● SUPPLIED DATA:
************

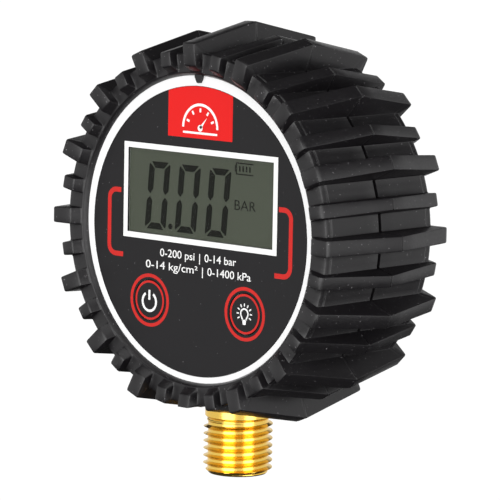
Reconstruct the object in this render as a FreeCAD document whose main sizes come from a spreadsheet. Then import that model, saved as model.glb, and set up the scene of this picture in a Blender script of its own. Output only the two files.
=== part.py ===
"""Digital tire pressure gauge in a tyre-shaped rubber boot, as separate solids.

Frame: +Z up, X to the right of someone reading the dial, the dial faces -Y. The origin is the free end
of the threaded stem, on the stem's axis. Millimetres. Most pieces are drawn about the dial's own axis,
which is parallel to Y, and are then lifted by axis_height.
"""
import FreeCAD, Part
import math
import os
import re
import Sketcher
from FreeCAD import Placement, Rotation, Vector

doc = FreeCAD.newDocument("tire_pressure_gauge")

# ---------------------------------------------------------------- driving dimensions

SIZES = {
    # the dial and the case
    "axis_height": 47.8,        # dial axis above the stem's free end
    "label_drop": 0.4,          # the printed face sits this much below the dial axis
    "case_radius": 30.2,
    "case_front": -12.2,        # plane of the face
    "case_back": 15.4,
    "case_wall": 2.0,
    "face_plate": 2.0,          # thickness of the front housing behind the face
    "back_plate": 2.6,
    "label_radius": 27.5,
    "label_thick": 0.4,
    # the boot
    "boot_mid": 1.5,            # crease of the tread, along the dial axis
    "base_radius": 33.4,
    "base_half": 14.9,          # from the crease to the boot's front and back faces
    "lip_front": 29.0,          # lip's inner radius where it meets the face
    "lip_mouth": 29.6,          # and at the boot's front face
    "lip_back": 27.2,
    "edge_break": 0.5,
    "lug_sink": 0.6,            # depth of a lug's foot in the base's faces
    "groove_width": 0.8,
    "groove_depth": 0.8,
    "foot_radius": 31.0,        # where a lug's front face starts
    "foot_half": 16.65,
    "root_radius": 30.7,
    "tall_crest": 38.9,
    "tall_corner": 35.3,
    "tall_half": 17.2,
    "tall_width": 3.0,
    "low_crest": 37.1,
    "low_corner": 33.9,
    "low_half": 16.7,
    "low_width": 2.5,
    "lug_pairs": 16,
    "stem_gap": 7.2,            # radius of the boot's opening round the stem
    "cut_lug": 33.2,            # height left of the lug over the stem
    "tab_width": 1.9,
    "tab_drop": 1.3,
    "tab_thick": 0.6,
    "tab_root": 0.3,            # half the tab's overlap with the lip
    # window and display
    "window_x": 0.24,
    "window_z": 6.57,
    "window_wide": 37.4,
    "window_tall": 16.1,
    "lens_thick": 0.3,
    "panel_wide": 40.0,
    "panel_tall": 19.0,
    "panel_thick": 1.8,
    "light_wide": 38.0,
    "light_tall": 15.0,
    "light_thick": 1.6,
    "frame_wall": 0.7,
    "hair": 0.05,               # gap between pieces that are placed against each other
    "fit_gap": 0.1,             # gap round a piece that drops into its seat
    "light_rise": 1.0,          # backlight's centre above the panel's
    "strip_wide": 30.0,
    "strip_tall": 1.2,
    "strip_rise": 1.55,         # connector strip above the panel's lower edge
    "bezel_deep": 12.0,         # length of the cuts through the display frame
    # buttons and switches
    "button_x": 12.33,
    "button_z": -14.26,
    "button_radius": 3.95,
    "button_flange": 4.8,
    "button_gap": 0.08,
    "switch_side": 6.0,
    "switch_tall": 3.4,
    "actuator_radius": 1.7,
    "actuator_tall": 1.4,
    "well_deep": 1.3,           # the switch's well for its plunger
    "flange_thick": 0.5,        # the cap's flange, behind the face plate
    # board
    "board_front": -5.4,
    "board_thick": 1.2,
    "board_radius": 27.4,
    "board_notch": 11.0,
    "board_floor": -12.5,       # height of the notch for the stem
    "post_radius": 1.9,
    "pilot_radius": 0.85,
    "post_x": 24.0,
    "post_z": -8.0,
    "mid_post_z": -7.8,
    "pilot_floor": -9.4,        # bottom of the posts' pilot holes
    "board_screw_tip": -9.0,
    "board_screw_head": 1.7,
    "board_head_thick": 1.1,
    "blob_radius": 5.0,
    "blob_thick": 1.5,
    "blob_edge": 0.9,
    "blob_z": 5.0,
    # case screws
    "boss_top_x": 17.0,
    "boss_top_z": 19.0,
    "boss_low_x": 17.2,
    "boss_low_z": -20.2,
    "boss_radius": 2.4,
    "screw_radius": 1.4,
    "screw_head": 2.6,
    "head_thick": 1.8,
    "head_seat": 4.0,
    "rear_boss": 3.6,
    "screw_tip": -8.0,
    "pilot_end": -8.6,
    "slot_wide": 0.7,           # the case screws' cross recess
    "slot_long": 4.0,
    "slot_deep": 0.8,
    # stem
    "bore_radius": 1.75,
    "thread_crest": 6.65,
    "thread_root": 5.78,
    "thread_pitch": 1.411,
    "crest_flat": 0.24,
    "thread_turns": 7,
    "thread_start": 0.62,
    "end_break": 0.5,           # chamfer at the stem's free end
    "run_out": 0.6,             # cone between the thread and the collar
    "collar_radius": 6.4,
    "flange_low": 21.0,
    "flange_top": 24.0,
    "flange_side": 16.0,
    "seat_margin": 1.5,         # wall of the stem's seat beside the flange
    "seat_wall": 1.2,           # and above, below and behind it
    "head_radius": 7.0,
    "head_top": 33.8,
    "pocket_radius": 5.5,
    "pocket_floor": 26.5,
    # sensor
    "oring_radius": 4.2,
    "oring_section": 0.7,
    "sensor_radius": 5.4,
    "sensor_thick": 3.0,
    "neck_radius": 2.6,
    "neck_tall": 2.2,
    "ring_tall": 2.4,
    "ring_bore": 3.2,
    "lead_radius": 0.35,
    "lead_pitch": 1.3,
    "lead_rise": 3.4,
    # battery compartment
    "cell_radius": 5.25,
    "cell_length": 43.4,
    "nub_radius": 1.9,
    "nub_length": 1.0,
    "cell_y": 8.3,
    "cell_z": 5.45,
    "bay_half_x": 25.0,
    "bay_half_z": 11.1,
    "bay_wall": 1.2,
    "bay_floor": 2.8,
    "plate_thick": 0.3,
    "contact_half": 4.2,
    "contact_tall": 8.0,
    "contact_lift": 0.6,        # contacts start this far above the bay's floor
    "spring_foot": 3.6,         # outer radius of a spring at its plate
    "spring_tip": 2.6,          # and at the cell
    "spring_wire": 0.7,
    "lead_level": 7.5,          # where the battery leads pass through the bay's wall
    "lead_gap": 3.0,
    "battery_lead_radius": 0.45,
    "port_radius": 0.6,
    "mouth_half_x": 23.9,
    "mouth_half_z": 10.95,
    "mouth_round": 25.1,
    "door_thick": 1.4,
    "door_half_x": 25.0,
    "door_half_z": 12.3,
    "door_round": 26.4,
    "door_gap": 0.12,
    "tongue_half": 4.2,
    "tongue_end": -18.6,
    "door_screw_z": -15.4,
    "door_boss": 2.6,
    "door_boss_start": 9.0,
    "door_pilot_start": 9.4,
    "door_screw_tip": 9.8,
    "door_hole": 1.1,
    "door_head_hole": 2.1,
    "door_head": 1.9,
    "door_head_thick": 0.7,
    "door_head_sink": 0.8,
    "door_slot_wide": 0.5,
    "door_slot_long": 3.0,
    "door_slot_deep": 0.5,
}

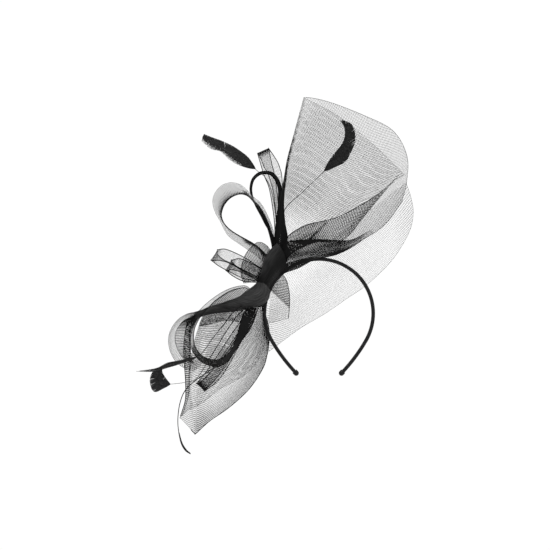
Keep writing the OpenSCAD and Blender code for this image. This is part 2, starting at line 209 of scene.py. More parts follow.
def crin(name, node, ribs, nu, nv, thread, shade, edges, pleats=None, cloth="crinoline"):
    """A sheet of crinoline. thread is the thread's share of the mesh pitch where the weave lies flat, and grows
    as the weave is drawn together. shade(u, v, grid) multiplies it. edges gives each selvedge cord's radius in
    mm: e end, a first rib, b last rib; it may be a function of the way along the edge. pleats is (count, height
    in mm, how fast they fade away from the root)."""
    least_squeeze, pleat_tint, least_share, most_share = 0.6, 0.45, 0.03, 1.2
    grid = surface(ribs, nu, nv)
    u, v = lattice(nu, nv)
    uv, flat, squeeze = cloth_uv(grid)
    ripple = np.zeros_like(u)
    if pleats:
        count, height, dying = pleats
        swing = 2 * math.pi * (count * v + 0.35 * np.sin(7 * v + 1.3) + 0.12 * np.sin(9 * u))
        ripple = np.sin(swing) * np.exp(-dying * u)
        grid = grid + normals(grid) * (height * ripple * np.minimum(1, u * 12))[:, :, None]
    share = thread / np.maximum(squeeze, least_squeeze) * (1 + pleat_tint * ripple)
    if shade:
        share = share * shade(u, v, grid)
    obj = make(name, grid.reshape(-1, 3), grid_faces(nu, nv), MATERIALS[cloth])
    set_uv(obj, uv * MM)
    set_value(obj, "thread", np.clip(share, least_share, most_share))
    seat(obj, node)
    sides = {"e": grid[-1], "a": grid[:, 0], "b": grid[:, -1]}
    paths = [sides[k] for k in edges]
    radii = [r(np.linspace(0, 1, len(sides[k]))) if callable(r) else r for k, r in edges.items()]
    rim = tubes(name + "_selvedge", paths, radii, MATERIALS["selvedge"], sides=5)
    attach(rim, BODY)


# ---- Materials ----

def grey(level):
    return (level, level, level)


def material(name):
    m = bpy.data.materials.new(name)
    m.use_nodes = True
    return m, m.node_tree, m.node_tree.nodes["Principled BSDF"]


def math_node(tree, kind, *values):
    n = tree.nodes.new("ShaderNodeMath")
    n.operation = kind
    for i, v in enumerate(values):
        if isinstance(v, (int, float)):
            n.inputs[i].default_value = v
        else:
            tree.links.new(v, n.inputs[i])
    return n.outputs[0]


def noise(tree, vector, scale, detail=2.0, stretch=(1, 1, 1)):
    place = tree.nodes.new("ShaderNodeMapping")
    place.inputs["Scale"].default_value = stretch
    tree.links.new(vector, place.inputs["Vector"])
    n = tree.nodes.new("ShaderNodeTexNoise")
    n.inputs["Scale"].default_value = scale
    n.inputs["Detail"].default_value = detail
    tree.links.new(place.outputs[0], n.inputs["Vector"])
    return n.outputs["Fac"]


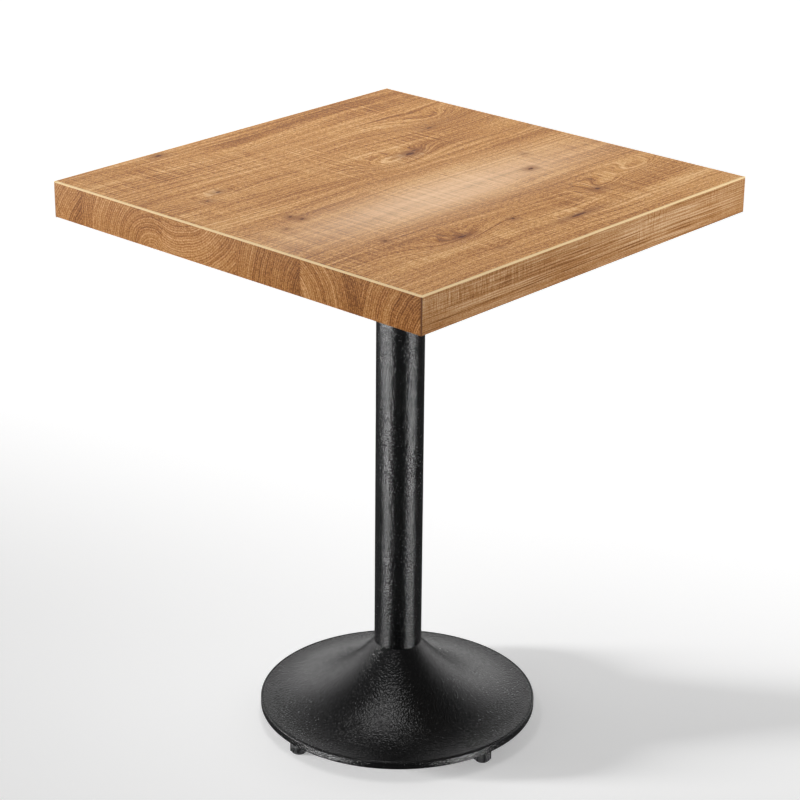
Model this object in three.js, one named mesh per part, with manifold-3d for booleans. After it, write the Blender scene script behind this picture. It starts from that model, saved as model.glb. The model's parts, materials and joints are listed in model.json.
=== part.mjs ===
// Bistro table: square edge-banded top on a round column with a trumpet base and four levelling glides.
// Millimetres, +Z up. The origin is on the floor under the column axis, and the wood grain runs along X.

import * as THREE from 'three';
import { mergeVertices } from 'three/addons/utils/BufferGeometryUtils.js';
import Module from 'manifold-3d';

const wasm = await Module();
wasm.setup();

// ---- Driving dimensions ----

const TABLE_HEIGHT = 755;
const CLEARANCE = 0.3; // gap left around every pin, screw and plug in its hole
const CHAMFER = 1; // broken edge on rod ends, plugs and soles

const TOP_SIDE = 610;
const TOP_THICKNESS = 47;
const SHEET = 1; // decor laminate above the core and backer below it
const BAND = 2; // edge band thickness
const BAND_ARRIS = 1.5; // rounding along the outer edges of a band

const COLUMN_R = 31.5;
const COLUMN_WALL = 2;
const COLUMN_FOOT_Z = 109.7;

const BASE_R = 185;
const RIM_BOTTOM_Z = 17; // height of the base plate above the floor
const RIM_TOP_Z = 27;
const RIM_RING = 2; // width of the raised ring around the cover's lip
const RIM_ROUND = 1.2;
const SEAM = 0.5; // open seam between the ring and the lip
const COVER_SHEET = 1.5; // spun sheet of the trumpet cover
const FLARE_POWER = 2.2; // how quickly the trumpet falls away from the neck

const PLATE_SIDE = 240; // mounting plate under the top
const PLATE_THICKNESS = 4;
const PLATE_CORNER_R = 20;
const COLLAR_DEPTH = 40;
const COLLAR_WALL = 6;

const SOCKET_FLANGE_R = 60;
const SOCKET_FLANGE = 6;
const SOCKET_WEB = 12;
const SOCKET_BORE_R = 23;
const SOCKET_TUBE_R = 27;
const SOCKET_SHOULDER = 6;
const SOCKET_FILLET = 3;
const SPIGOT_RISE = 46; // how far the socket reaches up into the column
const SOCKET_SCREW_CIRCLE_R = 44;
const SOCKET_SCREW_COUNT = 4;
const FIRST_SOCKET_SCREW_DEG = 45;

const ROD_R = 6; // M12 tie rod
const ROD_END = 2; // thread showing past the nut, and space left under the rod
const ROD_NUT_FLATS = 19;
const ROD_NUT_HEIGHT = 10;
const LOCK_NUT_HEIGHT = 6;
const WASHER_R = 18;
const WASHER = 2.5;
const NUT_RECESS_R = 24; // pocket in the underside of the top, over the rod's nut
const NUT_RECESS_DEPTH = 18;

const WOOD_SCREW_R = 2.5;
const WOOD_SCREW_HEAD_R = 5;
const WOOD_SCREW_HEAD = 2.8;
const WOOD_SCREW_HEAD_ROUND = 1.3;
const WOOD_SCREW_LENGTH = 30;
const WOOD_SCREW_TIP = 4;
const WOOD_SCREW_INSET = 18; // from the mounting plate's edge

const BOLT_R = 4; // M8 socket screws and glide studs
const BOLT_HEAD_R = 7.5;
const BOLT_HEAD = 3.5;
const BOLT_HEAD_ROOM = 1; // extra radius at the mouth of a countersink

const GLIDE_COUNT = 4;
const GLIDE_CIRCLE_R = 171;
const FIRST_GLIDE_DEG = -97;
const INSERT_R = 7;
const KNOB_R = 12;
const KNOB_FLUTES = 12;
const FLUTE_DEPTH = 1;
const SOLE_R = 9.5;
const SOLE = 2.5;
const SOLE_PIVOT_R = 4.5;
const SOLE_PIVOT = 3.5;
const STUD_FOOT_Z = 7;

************

Please print exactly what appears from the first line of the data through the line with "as separate solids.", including both of those lines and nothing past them.

● WORKED SOLUTION:
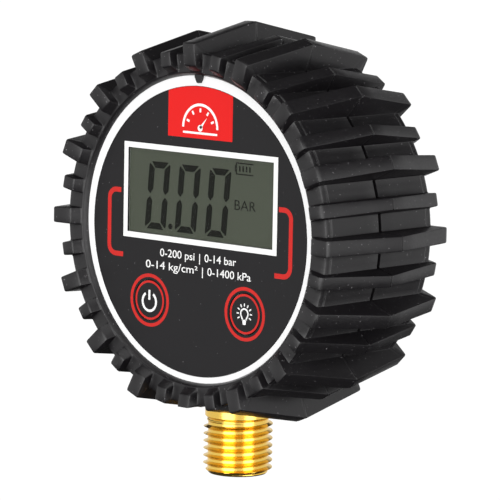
Reconstruct the object in this render as a FreeCAD document whose main sizes come from a spreadsheet. Then import that model, saved as model.glb, and set up the scene of this picture in a Blender script of its own. Output only the two files.
=== part.py ===
"""Digital tire pressure gauge in a tyre-shaped rubber boot, as separate solids.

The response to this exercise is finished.